The huge success of the iPod and the incredible media hoopla surrounding the iPhone have transformed the way the world looks at Apple. In five years, it has gone from being the company that makes weird non-Windows computers to the company that makes all kinds of cool products—including great, non-Windows computers. The public perception of Apple is that it’s a technology juggernaut with immense power at its disposal as it steamrolls over everyone else in the technology industry while creating one industry-busting product after another.
There’s just one problem with that image: It’s not true. In the past year, we’ve seen numerous examples of how Apple’s reach can dramatically exceed its grasp.
Size is relative
Obviously, Apple is no longer the little two-guys-in-a-garage operation that started out in 1976. These days it regularly generates more than $7 billion in revenue every quarter; in its last quarter, it reported a $1.1 billion profit. Clearly, Apple’s board of directors isn’t rifling through the company’s couch cushions searching for spare change.
But compare Apple to Microsoft and you’ll see just how relatively small Apple still is. Between April and June of 2008, Microsoft turned a $4.3 billion profit on $15.8 billion in revenue—that’s more than twice as much revenue as Apple and nearly four times as much profit. And Microsoft employs 91,000 people worldwide, compared to Apple’s 21,000.

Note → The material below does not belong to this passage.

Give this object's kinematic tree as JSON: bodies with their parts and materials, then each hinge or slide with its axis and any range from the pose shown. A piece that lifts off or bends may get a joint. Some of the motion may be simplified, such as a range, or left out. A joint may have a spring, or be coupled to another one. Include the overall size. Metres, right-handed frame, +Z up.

Apple takes pride in hiring employees very carefully. As
Steve Jobs told Fortune recently, “Recruiting is hard. It’s just finding the needles in the haystack.” The result, by all accounts, is a remarkably talented and qualified work force. But it’s still not a huge one.
Too much, too fast?
We’ve seen plenty of signs recently that while Apple has lots of of good ideas, it also has a limited pool of people to implement them.
The most obvious example is the launch of Leopard, which was
delayed for months because Apple had to focus on finishing the first version of the iPhone.
When the iPhone first shipped, developers immediately began clamoring for a system that would allow them to write programs for it. Apple had no doubt been planning for such a system from the earliest days of iPhone development. But the company didn’t unveil it until March 2008.
Even when the App Store finally arrived in July, the company was still scrambling to put the pieces together. Developers had
scores of questions about the store,
the rules of iPhone development, you name it, and Apple had a hard time keeping up.
I don’t think this is a case of people at Apple slacking off. On the contrary, I think the company and its employees are pedaling as fast as they can. It’s just not fast enough for the company to fulfill its ambitious plans and schedules while also meeting its exacting quality standards.
Play within yourself
Which brings us to MobileMe, Apple’s successor to .Mac. MobileMe’s launch was
fraught with problems, including long periods of downtime, an
extended e-mail outage, sync failures, and deletion of data. MobileMe arrived on July 11, the same day that Apple released the iPhone 3G and the iPhone 2.0 software—which were themselves
plagued by lengthy activation delays.
It makes you wonder: why did Apple decide to launch a brand-new phone, a major software update, the iPhone App Store, and a new Web service, all on the same day? I suppose the company thought it would make a big splash, and it did—but it was caused by a belly flop.
Apple has admitted as much. “It was a mistake to launch MobileMe at the same time as iPhone 3G, iPhone 2.0 software and the App Store,”
Jobs wrote in a memo to Apple employees in August. “We all had more than enough to do, and MobileMe could have been delayed without consequence.”
There’s a sports cliché that fits here: “playing within yourself.” It means knowing your limitations and acting accordingly. In the case of MobileMe, and of July 11 in general, the company definitely wasn’t playing within itself.
So the question is, what does Apple do now? There are a couple general paths it could choose to go down. It could aggressively step up its growth and recruitment efforts, so that it has enough people to implement all of its great ideas (a plan that risks diluting Apple’s carefully selected pool of talent). It could stay the size it is now, more or less, and execute well on somewhat less ambitious plans.
I’m not really sure what path Apple should take from here. It’s a huge challenge for Apple’s senior executives, and not one with an easy answer. I only hope, for the sake of the company’s future success and the sake of its users, that it solves the problems that led to what happened on July 11.